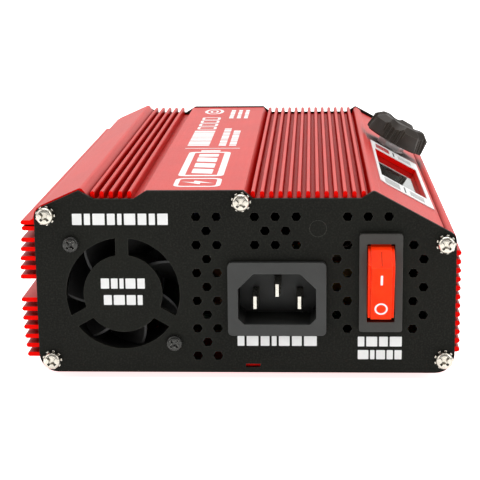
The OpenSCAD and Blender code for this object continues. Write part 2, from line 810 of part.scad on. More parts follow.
module pot_nut() {
    color(steel) in_frame() on_panel(knob_c.x, knob_c.y) difference() {
        union() {
            cylinder(r = 5.6, h = 0.5);
            translate([0, 0, 0.5 - eps]) cylinder(r = 5.5, h = 1.8, $fn = 6);
        }
        translate([0, 0, -1]) cylinder(r = 3.53, h = 6);
    }
}

// ---- Output sockets ----

function socket_rows() = [for (i = [0, 1], j = [0, 1]) socket_y(i, j)];
function socket_y(pair, pole) =
    pair == 0 ? usb_y - 14 - socket_pitch * (1 - pole) : usb_y + 14 + socket_pitch * pole;
function panel_screw_places() = [for (y = [63.5, 146.5], z = [11.6, 22.6]) [y, z]];

// Children drawn with +Z pointing out of the side wall
module out_of_side(x, y, z) {
    translate([x, y, z]) rotate([0, 90, 0]) children();
}

module socket_panel() {
    color(black) in_frame() difference() {
        out_of_side(wall_x, usb_y, socket_z) linear_extrude(socket_face_x - wall_x)
            plate_rect([0, 0], 16, 90, 1.5);
        for (y = socket_rows()) out_of_side(wall_x - 1, y, socket_z) cylinder(r = 4, h = 5);
        for (c = panel_screw_places()) out_of_side(wall_x - 1, c.x, c.y) cylinder(r = 1.4, h = 5);
        block([wall_x - 1, usb_y - 6.8, socket_z - 3.1], [wall_x + 5, usb_y + 6.8, socket_z + 3.1]);
    }
}

module socket_panel_screws() {
    color(black) in_frame() for (c = panel_screw_places())
        out_of_side(socket_face_x, c.x, c.y) pan_screw(1.25, 2.2, 1.3, 4.6);
}

// Insulated body of one socket: a flange outside and a collar through the wall
module socket_shroud(y) {
    difference() {
        union() {
            out_of_side(socket_face_x, y, socket_z) rotate_extrude() polygon([
                [0, 0], [5.3, 0], [5.3, socket_flange - 0.8], [4.7, socket_flange], [0, socket_flange]]);
            out_of_side(inner_x - 0.8, y, socket_z) cylinder(r = 3.9, h = 5);
        }
        out_of_side(inner_x - 2, y, socket_z)
            cylinder(r = 3, h = socket_tip_x - 0.4 - inner_x + 2);
        out_of_side(inner_x, y, socket_z) cylinder(r = 2.4, h = 10);
    }
}

module positive_sockets() {
    color(red) in_frame() for (pair = [0, 1]) socket_shroud(socket_y(pair, 0));
}

module negative_sockets() {
    color(black) in_frame() for (pair = [0, 1]) socket_shroud(socket_y(pair, 1));
}

module socket_contacts() {
    color(brass) in_frame() for (y = socket_rows()) difference() {
        out_of_side(socket_tip_x - 22, y, socket_z) cylinder(r = 2.95, h = 21.6);
        out_of_side(socket_tip_x - 18.4, y, socket_z) cylinder(d = socket_bore, h = 30);
    }
}

module socket_nuts() {
    color(steel) in_frame() for (y = socket_rows()) out_of_side(inner_x - 3.8, y, socket_z)
        difference() {
            cylinder(r = 5, h = 3, $fn = 6);
            translate([0, 0, -1]) cylinder(r = 2.98, h = 5);
        }
}

module usb_shell() {
    color(steel) in_frame() difference() {
        block([52, usb_y - 6.55, socket_z - 2.85], [socket_face_x, usb_y + 6.55, socket_z + 2.85]);
        block([53, usb_y - 6.25, socket_z - 2.55], [socket_face_x + 1, usb_y + 6.25, socket_z + 2.55]);
    }
}

module usb_tongue() {
    color("white") in_frame()
        block([53, usb_y - 5.5, socket_z], [socket_face_x - 1, usb_y + 5.5, socket_z + 1.8]);
}

// ---- Main board ----

function standoff_places() = [for (x = [-standoff_x, standoff_x], y = standoff_y) [x, y]];

module main_board() {
    color(green) in_frame() difference() {
        block([-board_x, board_y[0], board_z], [board_x, board_y[1], board_top]);
        for (c = standoff_places()) translate([c.x, c.y, 0]) cylinder(r = 1.6, h = 20);
    }
}

module board_standoffs() {
    color(brass) in_frame() for (c = standoff_places()) translate([c.x, c.y, floor_top])
        difference() {
            cylinder(r = 3, h = board_z - floor_top);
            translate([0, 0, 0.6]) cylinder(r = m3_bore_r, h = 10);
        }
}

module board_screws() {
    color(steel) in_frame() for (c = standoff_places())
        translate([c.x, c.y, board_top]) pan_screw(m3_r, m3_head_r, m3_head_h, 6);
}

module insulation_sheet() {
    color([0.9, 0.85, 0.6]) in_frame() difference() {
        block([-56, 38, floor_top], [56, board_y[1] - 4, floor_top + 0.4]);
        for (c = standoff_places()) translate([c.x, c.y, 0]) cylinder(r = 3.2, h = 20);
    }
}

transformer = [4, 141];

module transformer_core() {
    color(grey) in_frame() translate([transformer.x, transformer.y, board_top + 1]) {
        block([-12, -22, 0], [12, 22, 5]);
        block([-12, -22, 25], [12, 22, 30]);
        for (s = [-1, 1]) block([-12, s * 19.5 - 2.5, 5 - eps], [12, s * 19.5 + 2.5, 25 + eps]);
        translate([0, 0, 5 - eps]) cylinder(r = 7, h = 20 + 2 * eps);
    }
}

module transformer_winding() {
    color(copper) in_frame() translate([transformer.x, transformer.y, board_top + 6.2])
        difference() {
            union() {
                cylinder(r = 15.8, h = 1.2);
                translate([0, 0, 1]) cylinder(r = 14.8, h = 17.6);
                translate([0, 0, 18.4]) cylinder(r = 15.8, h = 1.2);
            }
            translate([0, 0, -1]) cylinder(r = 7.3, h = 24);
        }
}

// Ring core lying flat, with its winding as raised bands
module ring_coil(r_in, r_out, h, bands) {
    rotate_extrude() translate([r_in, 0]) square([r_out - r_in, h]);
    for (i = [0 : bands - 1]) rotate(i * 360 / bands) rotate_extrude(angle = 300 / bands)
        translate([r_in - 1.2, -1.2]) square([r_out - r_in + 2.4, h + 2.4]);
}

module filter_choke() {
    color(copper) in_frame() translate([-8, 54, board_top + 1.3]) ring_coil(6, 12, 12, 2);
}

module output_inductor() {
    color(copper) in_frame() translate([31, 172, board_top + 1.3]) ring_coil(5, 11, 10, 1);
}

module filter_capacitors() {
    color([0.85, 0.7, 0.1]) in_frame() for (y = [40, 58])
        block([12, y, board_top], [36, y + 9, board_top + 17]);
}

// Upright can with a crimped groove near its foot
module can(c, r, h) {
    translate([c.x, c.y, board_top]) rotate_extrude() polygon([
        [0, 0], [r, 0], [r, 2], [r - 0.6, 2.6], [r - 0.6, 3.4], [r, 4],
        [r, h - 0.6], [r - 0.6, h], [0, h]]);
}

module bulk_capacitors() {
    color([0.1, 0.1, 0.2]) in_frame() for (y = [82, 105.5]) can([-12, y], 11, 35);
}

module output_capacitors() {
    color([0.1, 0.15, 0.3]) in_frame() for (i = [0 : 5]) can([30, 92 + i * 12], 5, 20);
}

sink_x = -42;
sinks = [[40, 104], [114, 184]];

module heat_sinks() {
    color(steel) in_frame() for (s = sinks) {
        block([sink_x, s[0], board_top], [sink_x + 4, s[1], board_top + 34]);
        for (i = [0 : 6]) block([sink_x - 10, s[0], board_top + 2 + i * 5],
            [sink_x + eps, s[1], board_top + 3.4 + i * 5]);
    }
}

module power_transistors() {
    color(black) in_frame() for (y = [84, 122, 144, 166]) {
        block([sink_x + 4, y, board_top + 6], [sink_x + 9, y + 16, board_top + 27]);
        for (i = [-1, 0, 1]) block([sink_x + 6, y + 7.4 + i * 5.4, board_top],
            [sink_x + 7, y + 8.6 + i * 5.4, board_top + 6 + eps]);
    }
}

module bridge_rectifier() {
    color(black) in_frame() {
        block([sink_x + 4, 46, board_top + 6], [sink_x + 9, 72, board_top + 24]);
        for (i = [0 : 3]) block([sink_x + 6, 49 + i * 6, board_top],
            [sink_x + 7, 50.2 + i * 6, board_top + 6 + eps]);
    }
}

module control_board() {
    color(green) in_frame() {
        block([-20, board_y[1] - 4, board_top], [50, board_y[1] - 2.4, board_top + 28]);
        block([-4, board_y[1] - 6, board_top + 10], [6, board_y[1] - 4, board_top + 20]);
        block([18, board_y[1] - 5.6, board_top + 12], [25, board_y[1] - 4, board_top + 17]);
    }
}

module line_fuse() {
    color(steel) in_frame() {
        translate(fuse_c) rotate([-90, 0, 0]) cylinder(r = 2.6, h = 20);
        for (y = [41, 55]) block([43.2, y, board_top], [48.8, y + 4, board_top + 4]);
    }
}

// ---- Wiring, held inside the case ----

tab_y = inlet_depth + 8;
terminal_y = 26;
function tab(i) = [inlet_c.x + pin_places[i].x, tab_y, inlet_c.y + pin_places[i].y];
function terminal(z) = [switch_c.x, terminal_y, switch_c.y + z];
fuse_c = [46, 40, board_top + 4.6];
lug_c = [stud_c.x, plate_t + 0.8, stud_c.y - 10.4];

module mains_leads() {
    color([0.35, 0.2, 0.12]) in_frame() {
        wire([tab(0), tab(0) + [0, 2.5, 0], [5, 29.5, 24], [10, 31.5, 27], [24, 32, 31],
            [37, 31, 36.5], terminal(8.5) + [0, 2.5, 0], terminal(8.5)], 1.2);
        wire([tab(1), tab(1) + [0, 2.5, 0], [17.5, 30, 20], [19, 34, 16],
            [21, 37, 12], [21, 37, board_top]], 1.2);
        wire([terminal(0), terminal(0) + [0, 2.5, 0], [43.5, 32, 27], [45.5, 34.5, 21],
            [46, 35, 17], fuse_c - [0, 2, 0], fuse_c], 1.2);
    }
}

module earth_lead() {
    color([0.2, 0.55, 0.15]) in_frame()
        wire([tab(2), tab(2) + [0, 2.5, 0], [12, 28.5, 30], [16, 27, 34.5], [20, 20, 37.5],
            [22.6, 11, 37.5], lug_c + [0, 2.7, 0], lug_c], 1.1);
}

module fan_lead() {
    color([0.6, 0.08, 0.08]) in_frame() for (x = [-30, -27.5])
        wire([[x, fan_y1, 8.5], [x, 24, 8.5], [x, 28, 9.5], [x, 32, 12], [x, 36, 13.4],
            [x, 38.5, 12], [x, 38.5, board_top]], 0.7);
}

module output_leads() {
    color([0.6, 0.08, 0.08]) in_frame() for (y = socket_rows())
        wire([[socket_tip_x - 22, y, socket_z], [45, y, socket_z], [41.5, y, 15.8],
            [39, y, 13.6], [38, y, 11.6], [38, y, board_top]], 1.5);
}

module display_ribbon() {
    color([0.7, 0.7, 0.7]) in_frame() sweep(
        route([[48.4, window_y[1] + 3, 44], [48.4, window_y[1] + 6, 44], [44, 119, 41.5],
            [37, 125, 40], [31, 137, 39.5], [30, 155, 39], [30, 176, 37], [30, 186, 34],
            [30, board_y[1] - 4, 34]]),
        [[-4, -0.4], [4, -0.4], [4, 0.4], [-4, 0.4]], [sin(panel_a), 0, cos(panel_a)]);
}

upper_shell();
lower_shell();
inlet_end_plate();
far_end_plate();
near_plate_screws();
far_plate_screws();
lock_washers();
rubber_feet();
fan_frame();
fan_rotor();
fan_stator();
fan_screws();
fan_nuts();
inlet_body();
inlet_pins();
switch_housing();
switch_rocker();
switch_plunger();
switch_contact();
switch_terminals();
earth_stud();
earth_nut();
earth_lug();
panel_label();
display_glass();
display_module();
display_board();
adjust_knob();
pot_shaft();
pot_body();
pot_nut();
socket_panel();
socket_panel_screws();
positive_sockets();
negative_sockets();
socket_contacts();
socket_nuts();
usb_shell();
usb_tongue();
main_board();
board_standoffs();
board_screws();
insulation_sheet();
transformer_core();
transformer_winding();
filter_choke();
filter_capacitors();
bulk_capacitors();
output_capacitors();
output_inductor();
heat_sinks();
power_transistors();
bridge_rectifier();
control_board();
line_fuse();
mains_leads();
earth_lead();
fan_lead();
output_leads();
display_ribbon();
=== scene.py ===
"""Looks for a DC power supply with a fan, an inlet, a rocker switch and a setting knob.

Sizes and places are in millimetres, measured from the middle of the near end plate's lower
front edge, and turned into the frame's metres by at() or MM.
"""
import math

import bmesh
import bpy
from mathutils import Matrix, Vector


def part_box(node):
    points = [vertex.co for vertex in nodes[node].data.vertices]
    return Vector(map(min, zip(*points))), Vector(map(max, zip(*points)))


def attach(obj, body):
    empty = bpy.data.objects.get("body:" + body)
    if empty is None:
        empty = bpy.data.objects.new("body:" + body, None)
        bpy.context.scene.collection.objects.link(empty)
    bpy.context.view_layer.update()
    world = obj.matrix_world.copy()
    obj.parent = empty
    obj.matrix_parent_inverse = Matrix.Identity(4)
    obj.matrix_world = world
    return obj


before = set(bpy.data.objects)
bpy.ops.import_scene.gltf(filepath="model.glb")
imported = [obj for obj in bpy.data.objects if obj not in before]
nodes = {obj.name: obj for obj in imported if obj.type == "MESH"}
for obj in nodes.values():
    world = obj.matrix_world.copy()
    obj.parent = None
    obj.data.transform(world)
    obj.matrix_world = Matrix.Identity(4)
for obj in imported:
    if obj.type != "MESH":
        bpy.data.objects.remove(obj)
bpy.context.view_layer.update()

MM = 0.001
plate_low, plate_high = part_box("inlet_end_plate")
PLATE = Vector(((plate_low.x + plate_high.x) / 2, plate_low.y, plate_low.z))


def at(x, y, z):
    """A place in millimetres from the near end plate, in the shared frame."""
    return PLATE + Vector((x, y, z)) * MM


# ---------------------------------------------------------------- camera, lights and floor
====
Extract and reproduce exactly the lines opening with the line containing "upper_shell();" and closing with the line containing "obj.data.transform(world)", inclusive.

upper_shell();
lower_shell();
inlet_end_plate();
far_end_plate();
near_plate_screws();
far_plate_screws();
lock_washers();
rubber_feet();
fan_frame();
fan_rotor();
fan_stator();
fan_screws();
fan_nuts();
inlet_body();
inlet_pins();
switch_housing();
switch_rocker();
switch_plunger();
switch_contact();
switch_terminals();
earth_stud();
earth_nut();
earth_lug();
panel_label();
display_glass();
display_module();
display_board();
adjust_knob();
pot_shaft();
pot_body();
pot_nut();
socket_panel();
socket_panel_screws();
positive_sockets();
negative_sockets();
socket_contacts();
socket_nuts();
usb_shell();
usb_tongue();
main_board();
board_standoffs();
board_screws();
insulation_sheet();
transformer_core();
transformer_winding();
filter_choke();
filter_capacitors();
bulk_capacitors();
output_capacitors();
output_inductor();
heat_sinks();
power_transistors();
bridge_rectifier();
control_board();
line_fuse();
mains_leads();
earth_lead();
fan_lead();
output_leads();
display_ribbon();
=== scene.py ===
"""Looks for a DC power supply with a fan, an inlet, a rocker switch and a setting knob.

Sizes and places are in millimetres, measured from the middle of the near end plate's lower
front edge, and turned into the frame's metres by at() or MM.
"""
import math

import bmesh
import bpy
from mathutils import Matrix, Vector


def part_box(node):
    points = [vertex.co for vertex in nodes[node].data.vertices]
    return Vector(map(min, zip(*points))), Vector(map(max, zip(*points)))


def attach(obj, body):
    empty = bpy.data.objects.get("body:" + body)
    if empty is None:
        empty = bpy.data.objects.new("body:" + body, None)
        bpy.context.scene.collection.objects.link(empty)
    bpy.context.view_layer.update()
    world = obj.matrix_world.copy()
    obj.parent = empty
    obj.matrix_parent_inverse = Matrix.Identity(4)
    obj.matrix_world = world
    return obj


before = set(bpy.data.objects)
bpy.ops.import_scene.gltf(filepath="model.glb")
imported = [obj for obj in bpy.data.objects if obj not in before]
nodes = {obj.name: obj for obj in imported if obj.type == "MESH"}
for obj in nodes.values():
    world = obj.matrix_world.copy()
    obj.parent = None
    obj.data.transform(world)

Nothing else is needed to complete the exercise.